Establishing a Low-Temperature Maize Kernel Moisture Content Prediction Model Based on Dielectric Constant Measurement

Detecting the moisture content of stored maize kernels is critical for minimizing post-harvest losses. To measure the moisture content of maize kernels under low-temperature conditions, a small-strip transmission line device was employed to construct a non-destructive measurement platform. The dielectric constant of maize kernels with varying moisture content was measured at temperatures ranging from -15 degrees C to 20 degrees C and frequencies between 1 and 200 MHz. By using the dielectric constant, frequency, and temperature as input variables, along with volume density and scattering parameter characteristics, three moisture content prediction models-SPO-SVM, XGBoost, and GA-BP-were established. The results show that temperature significantly affects the dielectric constant of maize kernels, especially when the moisture levels exceed 22.4%. The prediction model significantly improves the prediction accuracy under low-temperature conditions after introducing the volume density feature.
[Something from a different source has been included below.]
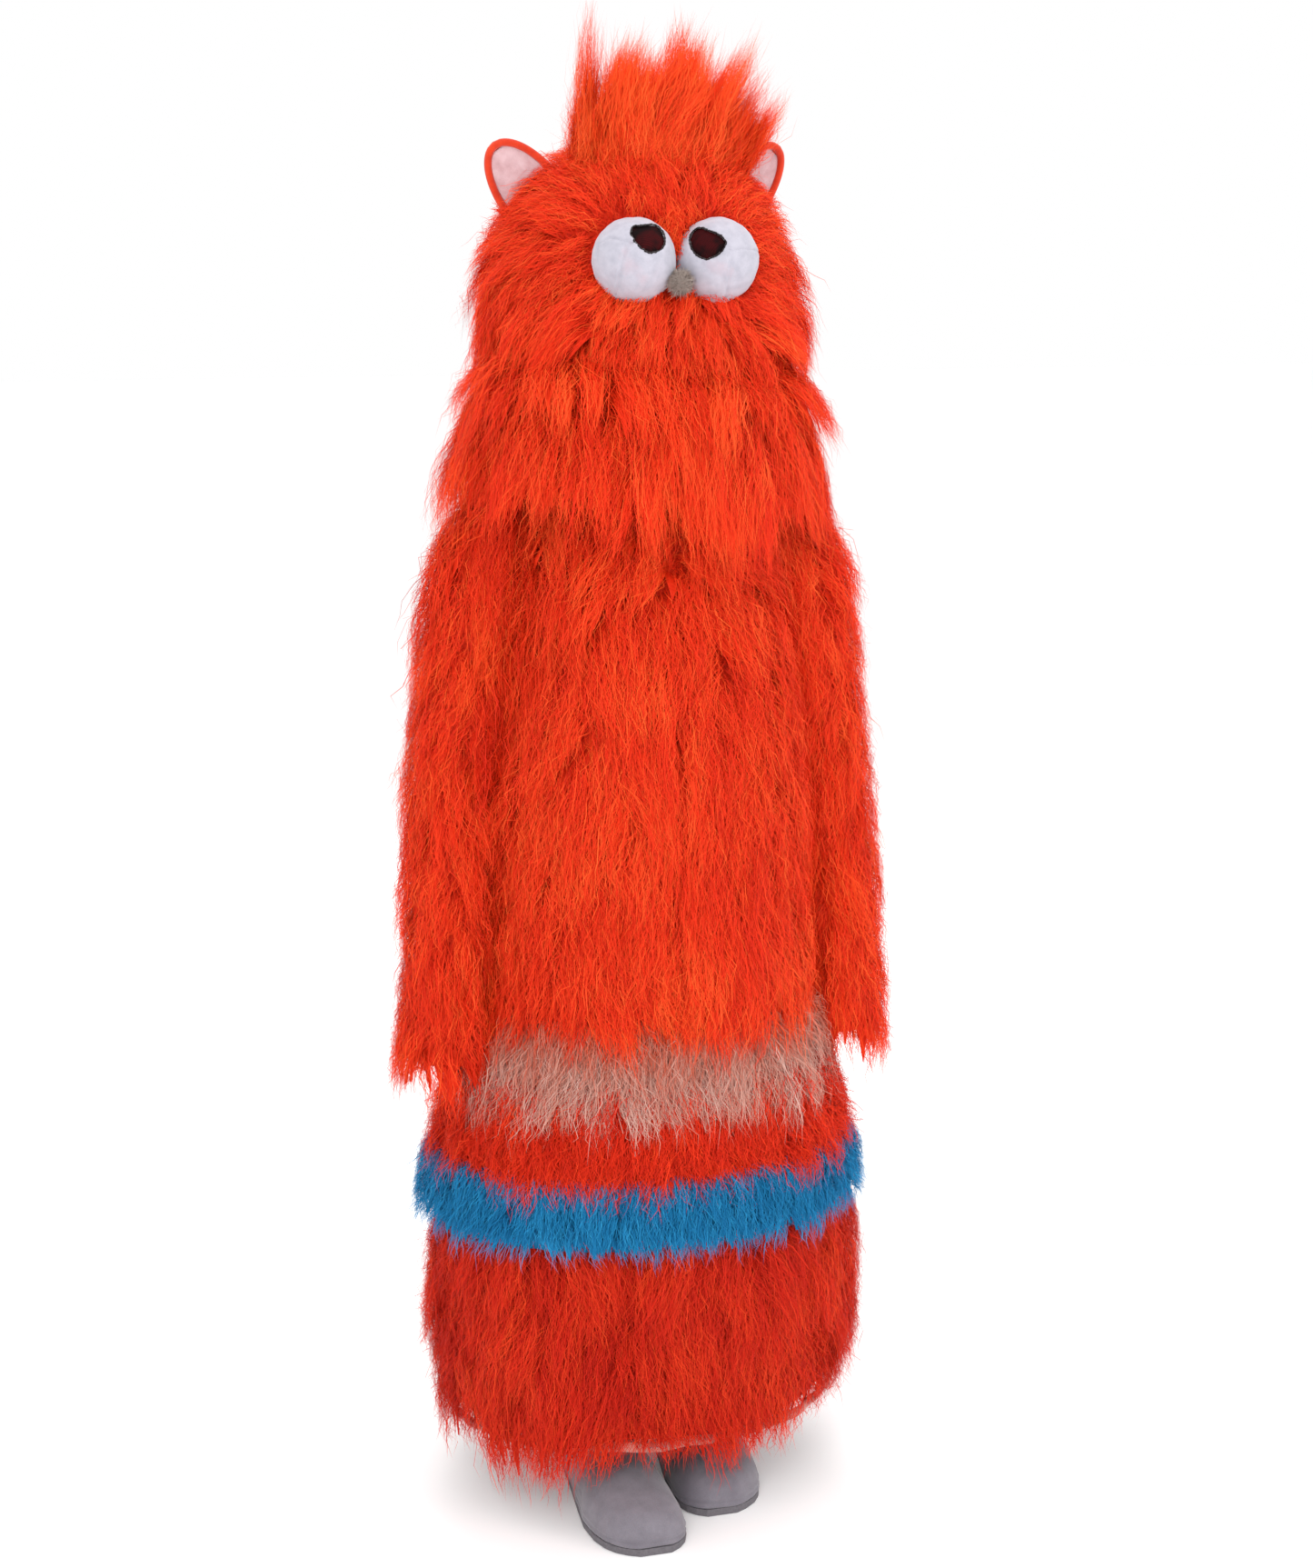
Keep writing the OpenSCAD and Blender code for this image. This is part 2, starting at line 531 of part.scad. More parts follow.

Furthermore, incorporating the multi-phase and amplitude characteristics of scattering parameters further improves the model's performance. This study verifies the mechanism and behavior of dielectric constant variations in maize kernels under low-temperature conditions. The proposed model effectively mitigates measurement errors caused by the icing of free water and is well suited for measuring maize moisture content under low-temperature conditions.